** Your task **
Your task is to repeat, word for word, the line containing "imported = [obj" and all lines that follow it to the end of the material, and no other lines.

** Supplied information **
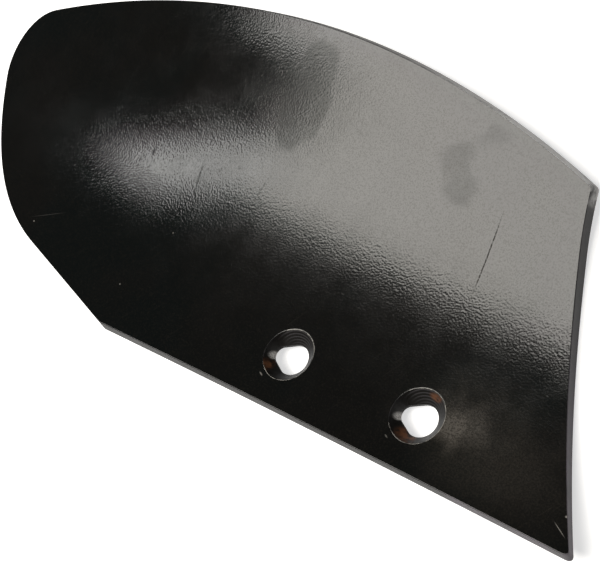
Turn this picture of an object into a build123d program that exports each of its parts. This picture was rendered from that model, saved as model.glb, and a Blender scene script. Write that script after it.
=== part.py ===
"""Mouldboard plate: one pressed steel plate, hollow face up, with two countersunk bolt seats.

The plate is a sheet bent to part of a round cylinder. X runs along the bend's axis,
Z is up, and the plate rests on the lowest line of its back, straight below its
centre of gravity. The origin is on the floor, in the middle of the plate's length
and width.
"""

import os
from math import asin, cos, radians, sin

from build123d import *

os.makedirs("parts", exist_ok=True)

# Sheet and bend (mm)
thickness = 6.5
bend_radius = 250.0  # on the hollow face
bend_axis_y = -1.0
arris = 0.4  # rounding left on the cut edges by pressing and use

# Corners of the outline, seen from above (mm)
heel = (-45.5, -82.9)  # where the rear cut meets the share edge
rear_cut_end = (-117.3, -66.6)
nose_start = (-206.0, 3.9)
nose_end = (-189.2, 46.4)
crest = (-32.5, 81.5)
shoulder = (148.4, 58.8)  # upper front corner
shin_top = (154.0, 35.0)
share_point = (210.5, -68.9)  # lower front corner
share_edge_middle = (82.5, -75.2)  # the share edge is cut 0.7 hollow

shin_direction = 128.2  # the way the shin edge leaves the share point, degrees from +X
shoulder_rounding = 2.0
point_rounding = 1.5
heel_rounding = 4.0

# Seats for two M12 countersunk plough bolts with nibs (mm)
bolt_pitch = 70.0
bolt_line_angle = 2.8  # degrees off the bend's axis, like the share edge
first_bolt = (54.9, -54.1)  # seen from above
neck_diameter = 14.0
seat_diameter = 24.0
seat_angle = 90.0
nib_slot_length = 20.0  # tip to tip across the neck, along the bolt line
nib_slot_width = 4.5
seat_lift = 0.6  # the cone is carried past the hollow face, so that its rim follows the bend

bend_axis_height = thickness + bend_radius
roll_length = 600.0


def plane_on_hollow_face(x: float, y: float) -> Plane:
    """Plane touching the hollow face above (x, y), with its z pointing out of the face.

    Args:
        x: distance along the bend's axis.
        y: distance across it, seen from above.

    Returns:
        The touching plane, its x along the bend's axis.
    """
    turn = asin((y - bend_axis_y) / bend_radius)
    height = bend_axis_height - bend_radius * cos(turn)
    return Plane(origin=(x, y, height), x_dir=(1, 0, 0), z_dir=(0, -sin(turn), cos(turn)))


pitch_angle = radians(bolt_line_angle)
second_bolt = (
    first_bolt[0] + bolt_pitch * cos(pitch_angle),
    first_bolt[1] + bolt_pitch * sin(pitch_angle),
)
seat_planes = [plane_on_hollow_face(*first_bolt), plane_on_hollow_face(*second_bolt)]

with BuildPart() as mouldboard_plate:
    # the forming roll: the hollow face is where the blank wraps its underside
    with BuildSketch(Plane.YZ.offset(-roll_length / 2)):
        with Locations((bend_axis_y, bend_axis_height)):
            Circle(bend_radius)
    roll = extrude(amount=roll_length, mode=Mode.PRIVATE)

    # the trimmed outline, seen from above
    with BuildSketch(Plane.XY) as outline:
        with BuildLine():
            rear_cut = Line(heel, rear_cut_end)
            rear_curve = TangentArc(rear_cut_end, nose_start, tangent=rear_cut % 1)
            nose = TangentArc(nose_start, nose_end, tangent=rear_curve % 1)
            brow = TangentArc(nose_end, crest, tangent=nose % 1)
            wing = TangentArc(crest, shoulder, tangent=brow % 1)
            leave = radians(shin_direction)
            shin = TangentArc(share_point, shin_top, tangent=(cos(leave), sin(leave)))
            shin_neck = TangentArc(shin_top, shoulder, tangent=shin % 1)
            share_edge = ThreePointArc(share_point, share_edge_middle, heel)
        make_face()
        fillet(outline.vertices().sort_by_distance(heel)[0], heel_rounding)
        fillet(outline.vertices().sort_by_distance(share_point)[0], point_rounding)
        fillet(outline.vertices().sort_by_distance(shoulder)[0], shoulder_rounding)

    # lift the outline onto the roll, then give it the sheet's thickness square to the bend
    hollow_face = outline.sketch.face().project_to_shape(roll.solid(), direction=(0, 0, 1))[0]
    thicken(hollow_face, amount=thickness, normal_override=(0, 0, -1))

    # ease both arrises all the way round
    bent_faces = mouldboard_plate.faces().filter_by(GeomType.CYLINDER).sort_by(SortBy.AREA)[-2:]
    fillet(bent_faces.edges(), arris)

    # countersunk seats sunk square to the bend, with a short straight neck below the cone
    with Locations(*(plane.offset(seat_lift) for plane in seat_planes)):
        CounterSinkHole(
            radius=neck_diameter / 2,
            counter_sink_radius=seat_diameter / 2 + seat_lift,
            depth=2 * thickness,
            counter_sink_angle=seat_angle,
        )

    # the nibs under a bolt's head drop into two notches, one each side of the neck
    with BuildSketch(*seat_planes):
        SlotOverall(nib_slot_length, nib_slot_width, rotation=bolt_line_angle)
    extrude(amount=-2 * thickness, mode=Mode.SUBTRACT)

mouldboard_plate.part.label = "mouldboard_plate"
export_step(mouldboard_plate.part, "parts/mouldboard_plate.step")
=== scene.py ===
"""Looks of a mouldboard plate: one pressed steel sheet in black lacquer, lying hollow face up.

The blank is drawn flat, thickened, countersunk and eased, and then bent round the
forming roll. Lengths in the sizes, finishes and plate are in millimetres, and so are the
camera's lens and sensor. The studio's lengths and the camera's place are in metres. X
runs along the bend's axis and Z is up.
"""

import logging
from dataclasses import dataclass, field
from enum import Enum
from math import asin, atan2, ceil, cos, pi, radians, sin
from typing import Any, Callable, Optional, Union

import bmesh
import bpy
from mathutils import Matrix, Vector


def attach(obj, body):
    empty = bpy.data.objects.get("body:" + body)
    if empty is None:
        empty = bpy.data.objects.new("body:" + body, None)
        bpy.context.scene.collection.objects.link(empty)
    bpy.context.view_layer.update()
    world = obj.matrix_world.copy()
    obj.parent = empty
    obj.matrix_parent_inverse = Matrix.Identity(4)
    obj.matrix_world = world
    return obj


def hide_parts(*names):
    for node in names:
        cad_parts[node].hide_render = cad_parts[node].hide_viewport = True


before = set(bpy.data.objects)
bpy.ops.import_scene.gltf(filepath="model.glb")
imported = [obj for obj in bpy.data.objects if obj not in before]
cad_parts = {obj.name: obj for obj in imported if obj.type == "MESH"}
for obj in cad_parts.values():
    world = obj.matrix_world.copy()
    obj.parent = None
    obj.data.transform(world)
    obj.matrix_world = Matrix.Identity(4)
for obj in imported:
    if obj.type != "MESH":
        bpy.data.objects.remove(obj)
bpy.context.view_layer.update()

log = logging.getLogger("mouldboard_plate")

MM = 0.001
TINY = 0.01 * MM

LACQUER_IOR = 1.5
THROUGH = 1.0e6  # mm, so that a mark has no rim across the sheet's thickness

Point = tuple[float, float]
Span = tuple[float, float]
Place = tuple[float, float, float]
Colour = tuple[float, float, float]


# Shader maths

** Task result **
imported = [obj for obj in bpy.data.objects if obj not in before]
cad_parts = {obj.name: obj for obj in imported if obj.type == "MESH"}
for obj in cad_parts.values():
    world = obj.matrix_world.copy()
    obj.parent = None
    obj.data.transform(world)
    obj.matrix_world = Matrix.Identity(4)
for obj in imported:
    if obj.type != "MESH":
        bpy.data.objects.remove(obj)
bpy.context.view_layer.update()

log = logging.getLogger("mouldboard_plate")

MM = 0.001
TINY = 0.01 * MM

LACQUER_IOR = 1.5
THROUGH = 1.0e6  # mm, so that a mark has no rim across the sheet's thickness

Point = tuple[float, float]
Span = tuple[float, float]
Place = tuple[float, float, float]
Colour = tuple[float, float, float]


# Shader maths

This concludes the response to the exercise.